Italia ed estero
Argentina: morto il procuratore che aveva sfidato la presidente Kirchner
“Da questa storia posso uscire morto”, confidava qualche giorno fa il procuratore argentino Alberto Nisman al quotidiano Clarín. Ultimamente, si era fatto nemici importanti. La settimana scorsa, aveva accusato la presidente Cristina Kirchner di aver tramato per insabbiare l'indagine sull'attentato del 1994 contro un centro ebraico, in cui persero la vita 85 persone. Ieri, avrebbe dovuto presentare le prove in Parlamento. Ma è stato trovato morto, ucciso da un colpo di pistola alla testa.

“Da questa storia posso uscire morto”, confidava qualche giorno fa il procuratore argentino Alberto Nisman al quotidiano Clarín. Ultimamente, si era fatto nemici importanti. La settimana scorsa, aveva accusato la presidente Cristina Kirchner di aver tramato per insabbiare l’indagine sull’attentato del 1994 contro un centro ebraico, in cui persero la vita 85 persone. Ieri, avrebbe dovuto presentare le prove in Parlamento. Ma è stato trovato morto, ucciso da un colpo di pistola alla testa.
È stata la madre a fare la triste scoperta. Non riuscendo a contattare il figlio, la donna si è recata al suo appartamento di Puerto Madero, un quartiere di Buenos Aires. Nisman giaceva esanime nella vasca da bagno. Vicino al corpo una pistola. Gli inquirenti, per ora, parlano di “un apparente suicidio”.
A distanza di vent’anni, non sono ancora del tutto chiare le circostanze dell’attentato al centro ebraico di Buenos Aires del 18 luglio del 1994. In quell’occasione, un furgone carico di tritolo venne fatto esplodere nel parcheggio seminterrato della sede dell’Amia (Associazione Mutualità Israelita Argentina): morirono 85 persone, più di 200 rimasero ferite. Fin da subito, i sospetti ricaddero su Hezbollah e sull’Iran.
Dieci anni fa, Nisman fu incaricato di indagare sulla tragedia da Nestor Kirchner, il defunto marito dell’attuale presidente Cristina. Dopo anni di indagini, il procuratore argentino giunse alla conclusione che la strage sarebbe stata ordinata dal governo di Teheran ed eseguita dagli Hezbollah. Fin qui, nessuna sorpresa.

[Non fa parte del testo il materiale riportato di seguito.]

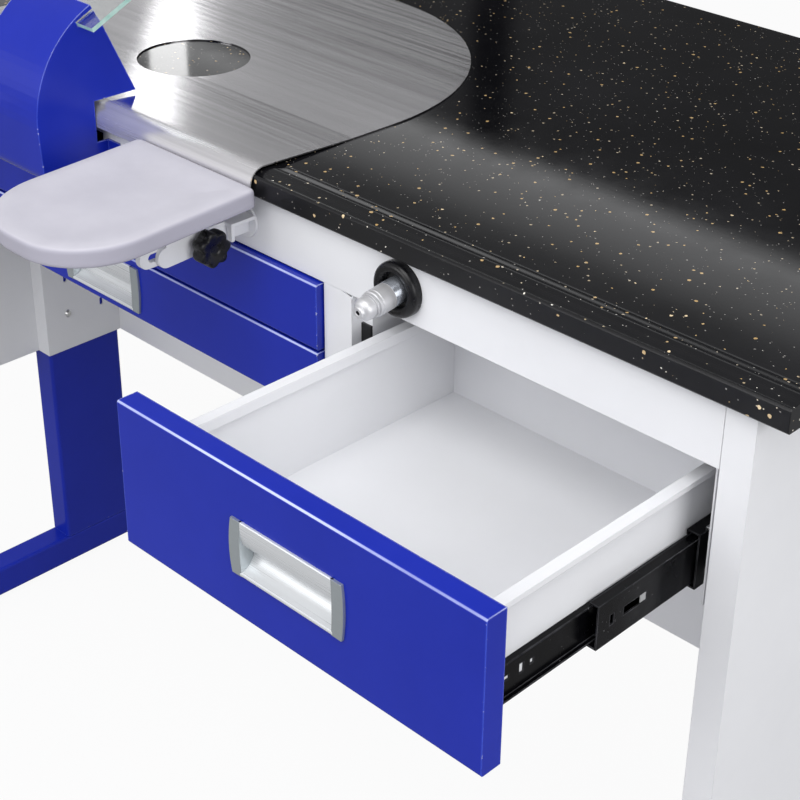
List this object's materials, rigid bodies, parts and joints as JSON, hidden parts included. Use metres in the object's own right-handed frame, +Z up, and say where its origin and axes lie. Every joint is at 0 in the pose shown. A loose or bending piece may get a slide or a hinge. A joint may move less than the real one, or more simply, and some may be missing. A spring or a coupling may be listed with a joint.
{
  "type": "laboratory bench",
  "caption": "Laboratory bench with a dark stone worktop, round steel work plate, suction hood with glass shield, padded arm rests, air nozzle, drawers and two legs.",
  "frame": {"origin": "on the floor, below the middle of the bounding box with the right drawer open as pictured", "axes": "+X to the bench's right end, +Y from the user towards the back, +Z up"},
  "size_m": [1.2, 0.8126, 0.9276],
  "materials": {
    "stone": "polished",
    "work_steel": "brushed along the bench",
    "white_paint": "smooth powder coat",
    "blue_paint": "gloss powder coat",
    "slide_black": "black zinc",
    "aluminium": "satin anodised with bright caps",
    "nozzle_metal": "satin turned",
    "zinc": "zinc plated",
    "pad_skin": "matt integral skin",
    "black_plastic": "fine texture",
    "black_rubber": "matt",
    "shield_glass": "clear with polished edges"
  },
  "bodies": {
    "bench": {"worktop": "stone", "work_plate": "work_steel", "plate_pads": "black_rubber", "apron": "white_paint", "right_end_panel": "white_paint", "left_end_panel": "white_paint", "cross_panel": "white_paint", "rear_rail": "white_paint", "top_props": "white_paint", "divider": "white_paint", "left_fascia": "white_paint", "right_sleeve": "white_paint", "left_sleeve": "white_paint", "sleeve_screws": "zinc", "right_post": "blue_paint", "left_post": "blue_paint", "right_foot": "blue_paint", "left_foot": "blue_paint", "foot_caps": "black_plastic", "foot_glides": "black_plastic", "right_slide_brackets": "white_paint", "middle_slide_brackets": "white_paint", "drawer_buffer": "black_rubber", "fixed_slides": "slide_black", "suction_hood": "blue_paint", "glass_shield": "shield_glass", "suction_duct": "black_plastic", "right_rest_base": "white_paint", "left_rest_base": "white_paint", "nozzle_ring": "black_plastic"},
    "right_slide_middles_body": {"right_slide_middles": "slide_black"},
    "right_drawer": {"right_drawer_box": "white_paint", "right_drawer_front": "blue_paint", "right_handle": "aluminium", "right_slide_inners": "slide_black"},
    "upper_slide_middles_body": {"upper_slide_middles": "slide_black"},
    "upper_drawer": {"upper_drawer_box": "white_paint", "upper_drawer_front": "blue_paint", "upper_handle": "aluminium", "upper_slide_inners": "slide_black"},
    "lower_slide_middles_body": {"lower_slide_middles": "slide_black"},
    "lower_drawer": {"lower_drawer_box": "white_paint", "lower_drawer_front": "blue_paint", "lower_handle": "aluminium", "lower_slide_inners": "slide_black"},
    "right_rest_clamp": {"right_rest_nut": "zinc"},
    "right_rest": {"right_rest_plate": "white_paint", "right_rest_pad": "pad_skin"},
    "right_knob": {"right_rest_knob": "black_plastic"},
    "left_rest_clamp": {"left_rest_nut": "zinc"},
    "left_rest": {"left_rest_plate": "white_paint", "left_rest_pad": "pad_skin"},
    "left_knob": {"left_rest_knob": "black_plastic"},
    "nozzle": {"air_nozzle": "nozzle_metal"}
  },
  "joints": [
    {"name": "right_drawer_slide", "type": "slide", "parent": "bench", "child": "right_drawer", "axis": [0, -1, 0], "range_m": [-0.211, 0.05]},
    {"name": "right_middles_slide", "type": "slide", "parent": "bench", "child": "right_slide_middles_body", "axis": [0, -1, 0], "range_m": [-0.1055, 0.025]},
    {"name": "upper_drawer_slide", "type": "slide", "parent": "bench", "child": "upper_drawer", "axis": [0, -1, 0], "range_m": [0, 0.25]},
    {"name": "upper_middles_slide", "type": "slide", "parent": "bench", "child": "upper_slide_middles_body", "axis": [0, -1, 0], "range_m": [0, 0.125]},
    {"name": "lower_drawer_slide", "type": "slide", "parent": "bench", "child": "lower_drawer", "axis": [0, -1, 0], "range_m": [0, 0.25]},
    {"name": "lower_middles_slide", "type": "slide", "parent": "bench", "child": "lower_slide_middles_body", "axis": [0, -1, 0], "range_m": [0, 0.125]},
    {"name": "right_rest_reach", "type": "slide", "parent": "bench", "child": "right_rest_clamp", "axis": [0, -1, 0], "range_m": [0, 0.04]},
    {"name": "right_rest_tilt", "type": "hinge", "parent": "right_rest_clamp", "child": "right_rest", "pos_m": [0.0455, -0.2387, 0.753], "axis": [1, 0, 0], "range_deg": [-1, 9.5]},
    {"name": "right_knob_turn", "type": "hinge", "parent": "right_rest_clamp", "child": "right_knob", "pos_m": [0.0455, -0.2387, 0.753], "axis": [1, 0, 0], "continuous": true},
    {"name": "left_rest_reach", "type": "slide", "parent": "bench", "child": "left_rest_clamp", "axis": [0, -1, 0], "range_m": [0, 0.04]},
    {"name": "left_rest_tilt", "type": "hinge", "parent": "left_rest_clamp", "child": "left_rest", "pos_m": [-0.3035, -0.2387, 0.753], "axis": [1, 0, 0], "range_deg": [-1, 9.5]},
    {"name": "left_knob_turn", "type": "hinge", "parent": "left_rest_clamp", "child": "left_knob", "pos_m": [-0.3035, -0.2387, 0.753], "axis": [1, 0, 0], "continuous": true},
    {"name": "nozzle_pull", "type": "slide", "parent": "bench", "child": "nozzle", "axis": [0, -0.9925, -0.1219], "range_m": [0, 0.02]}
  ],
  "couplings": [
    {"joint": "right_middles_slide", "follows": "right_drawer_slide", "ratio": 0.5},
    {"joint": "upper_middles_slide", "follows": "upper_drawer_slide", "ratio": 0.5},
    {"joint": "lower_middles_slide", "follows": "lower_drawer_slide", "ratio": 0.5}
  ]
}
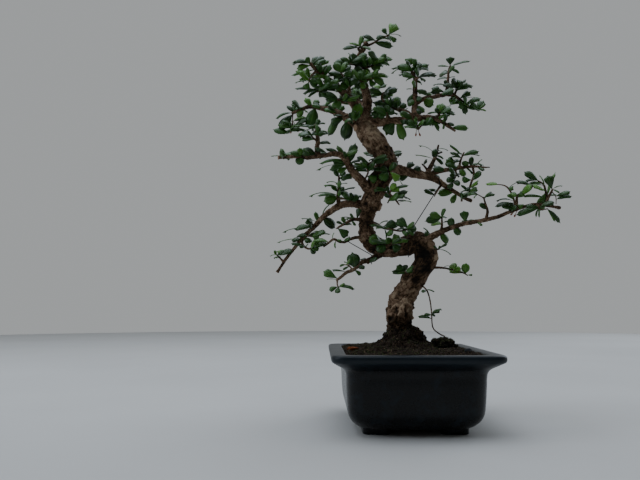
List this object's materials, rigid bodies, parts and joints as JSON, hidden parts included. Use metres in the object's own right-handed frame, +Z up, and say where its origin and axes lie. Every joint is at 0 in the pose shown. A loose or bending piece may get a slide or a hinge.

La settimana scorsa, però, Nisman ha scatenato un vero e proprio terremoto accusando la presidente argentina, il ministro degli Esteri e altri funzionari del governo di aver cospirato per insabbiare le indagini. In tal senso, Kirchner avrebbe chiesto al suo ministro degli Esteri, Hector Timerman, e ad altri funzionati governativi di impegnarsi a trovare qualche forma di immunità per i cittadini iraniani sospettati per l’attacco. Obbiettivo della presidenta: ingraziarsi il regime degli Ayatollah, per ottenere forniture di petrolio a prezzi più vantaggiosi e alleviare i problemi dovuti alla crisi energetica in Argentina. Il piano alla fine non sarebbe comunque andato in porto.
Le accuse di Nisman si basano su una serie di intercettazioni telefoniche effettuate negli ultimi due anni tra diversi funzionari governativi e altre persone molto vicine a Kirchner, che non è stata però intercettata. Sorvegliato speciale sarebbe Mohsen Rabbani, per lungo tempo uno dei membri più attivi dell’ambasciata iraniana a Buenos Aires e tra i sospettati per quanto avvenuto al centro ebraico vent’anni fa.
La morte di Nisman ha suscitato commozione in tutto il paese. Il giudice federale Ariel Lijo ha deciso di aprire due indagini: una per verificare le accuse che Nisman ha rivolto a Kirchner e al suo ministro Timerman e un’altra sulle circostanze che hanno portato alla morte del procuratore generale.
Intanto, il muro del silenzio comincia a sgretolarsi. Il capo dell’intelligence argentina, Oscar Parilli, ha ordinato che venga tolto il segreto sull’identità degli agenti dei servizi segreti coinvolti nelle intercettazioni di Nisman. Si tratta degli stessi nomi il governo si era strenuamente opposto a rivelare.